In any case, I am also the planning to use the Evolver and the feedback+filter technique I described in a previous article. I generally have both a hardware synth and computer running simultaneously during live performances, so that if the computer and software crash I still have something to play. This has paid off on numerous occasions.

And that's pretty much it. It doesn't sound like a lot, a couple of very focused synthesis techniques, but by listening and playing them like traditional instruments, I expect to get a ful musical performance – I often advise such a “simple” approach to live electronic performance when asked by other musicians.

So that's it for now. I'm off to San Francisco for my one “rehearsal,” taking a leisurely trip up Highway 1 to Half Moon Bay and then cutting over to get to the city. More later.

DSI Evolver legal again in Kansas public schools

After the recent electoral defeats of Creationists on the Kansas school board, students are now free again to use the Evolver synthesizer from Dave Smith Instruments. Was the Evolver an unintended victim of the continuing assault on the theory of evolution and scientific reason, or part of an orchestrated effort to eliminate all electronic music in Kansas except for the DX7 electric piano patch used by wedding and bar-mitzvah bands?

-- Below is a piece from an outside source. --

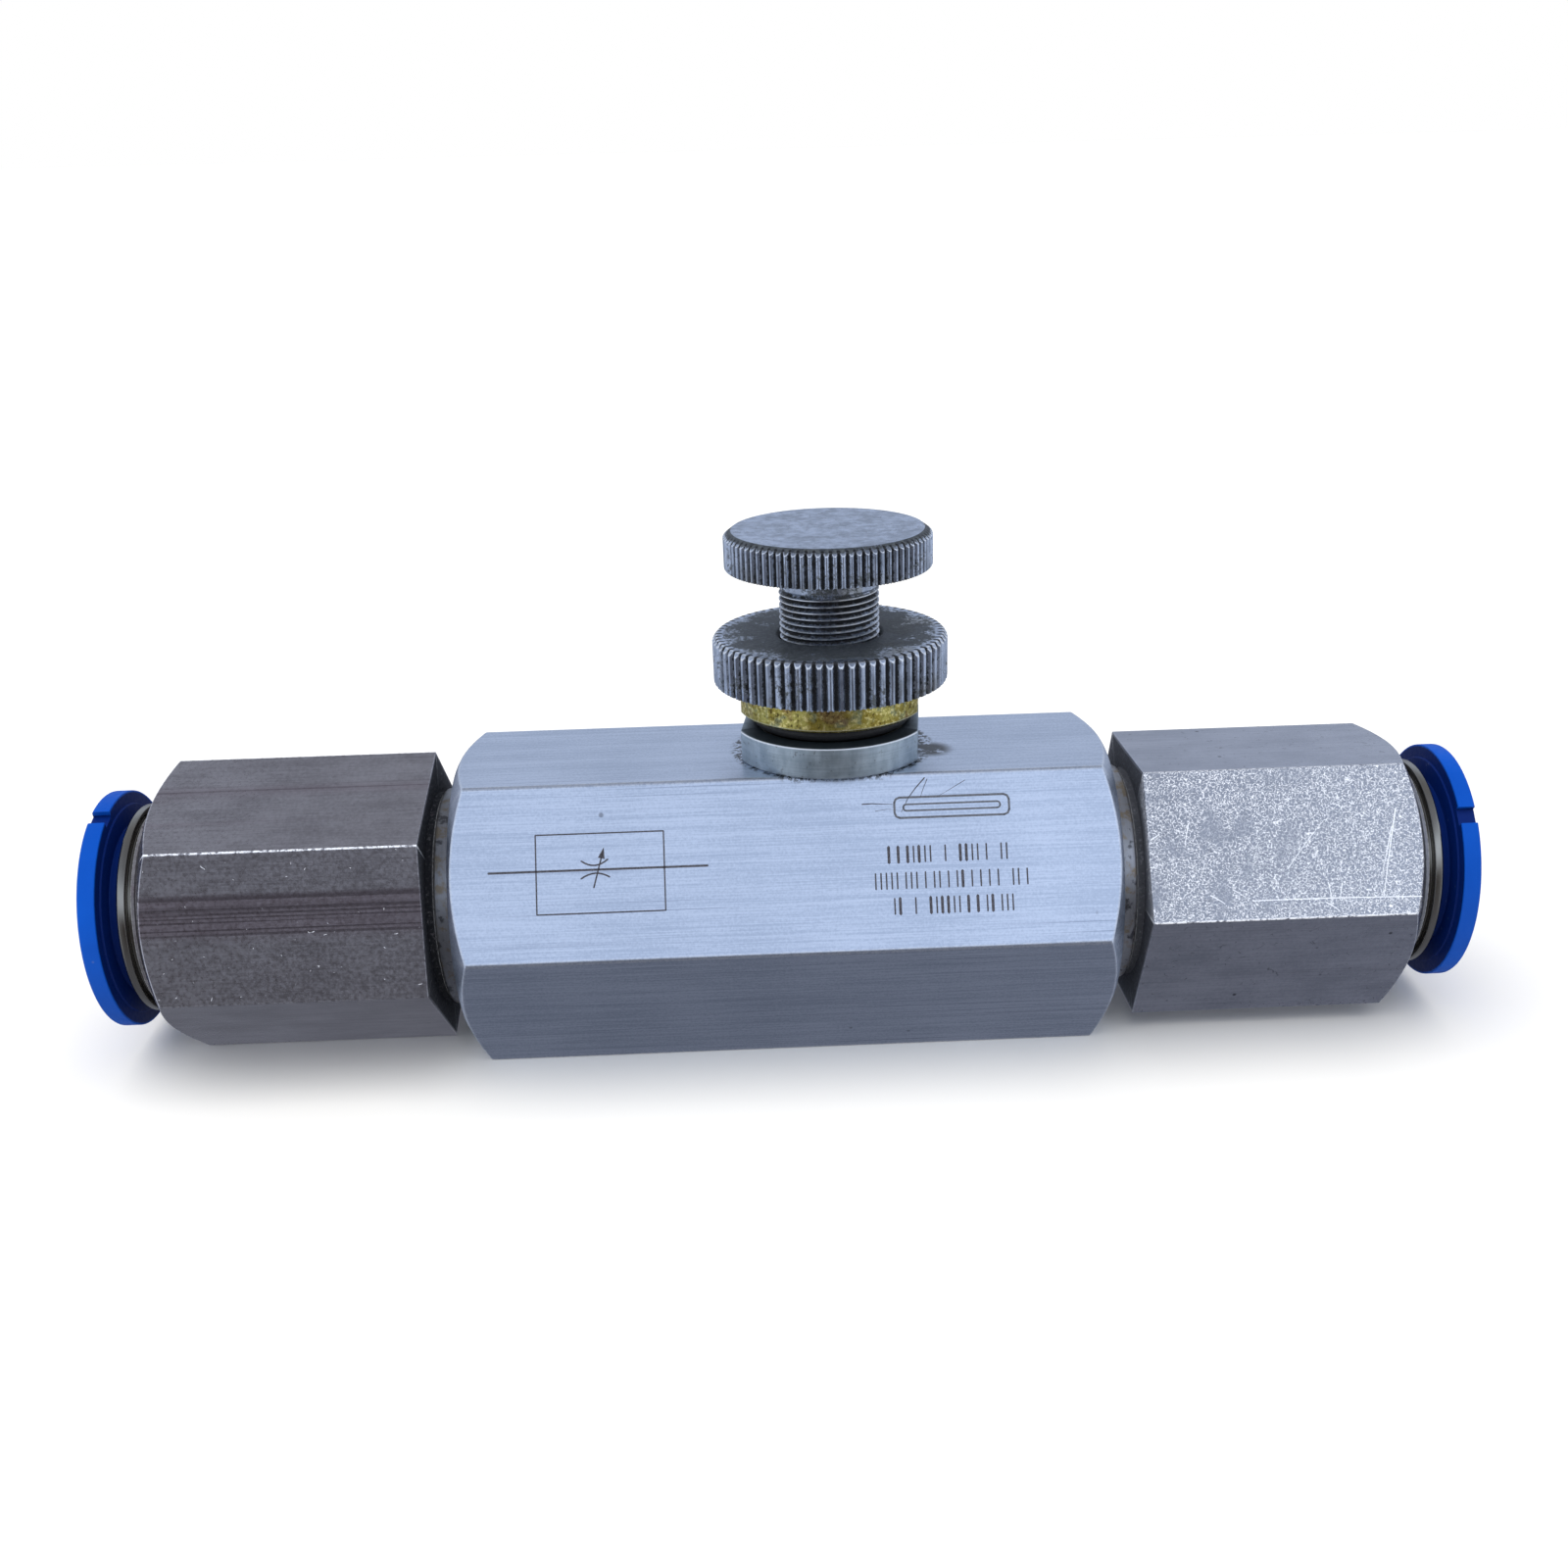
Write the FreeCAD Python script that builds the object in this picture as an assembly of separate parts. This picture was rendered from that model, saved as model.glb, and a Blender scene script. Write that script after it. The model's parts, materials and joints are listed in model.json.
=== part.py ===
import FreeCAD, Part

# In-line flow control valve with a push-in tube fitting at each end, in millimetres.
# +X runs along the flow axis and +Z up the adjusting screw. The origin is the centre of the
# body's bottom flat, on which the valve stands, so the flow axis lies at z = AXIS_Z.
# Along the flow axis a "station" is the distance from the middle of the body, the same for the
# left end (side = -1) and the right end (side = +1).

import math
import os

from FreeCAD import Placement, Rotation, Vector

# ---- driving dimensions -------------------------------------------------------------------

# valve body: hexagonal bar standing on a flat
BODY_FLATS = 24.0
BODY_HALF_LENGTH = 26.35
BODY_EDGE_ROUND = 0.35
BODY_END_RADIUS = 11.4
END_CHAMFER_ANGLE = 30.0
AXIS_Z = BODY_FLATS / 2
TOP_Z = BODY_FLATS

# G1/4 ports and the passages between them, all drawn without thread
PORT_RADIUS = 6.55
PORT_DEPTH = 11.0
PORT_MOUTH_RADIUS = 7.1
PASSAGE_RADIUS = 2.5
PASSAGE_OFFSET = 3.1
CHAMBER_RADIUS = 4.2
SEAT_Z = 12.6
ORIFICE_RADIUS = 2.0

# adjusting screw's axis and the stack of round parts on the top flat
KNOB_X = 4.1
COLLAR_RADIUS = 7.85
COLLAR_TOP_Z = 26.47
FLANGE_RADIUS = 7.5
FLANGE_FOOT_RADIUS = 7.3
FLANGE_BOTTOM_Z = 27.6
FLANGE_TOP_Z = 29.85
BUSH_RADIUS = 6.0
BUSH_STEP_Z = 19.15
BUSH_NOSE_RADIUS = 4.25
BUSH_BOTTOM_Z = 18.2
BUSH_SHOULDER_Z = 18.1
NECK_GROOVE_RADIUS = 5.3
NECK_GROOVE_Z = 26.4
WRENCH_SIZE = 14.0
WRENCH_TURN = -6.1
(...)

Speaking of music spawned by the devil, I have been experimenting a lot lately with the use of feedback as the primary sound source for the filters instead of the starndard oscillators. The instability combined with the filters and multiple conversions between analog and digital in the signal path make for some very interesting results. I have posted an example here for your listening pleasure. Be forwarned, there are a lot of harsh high frequencies in this example, though the MP3 compression does help soften them a bit. Enjoy!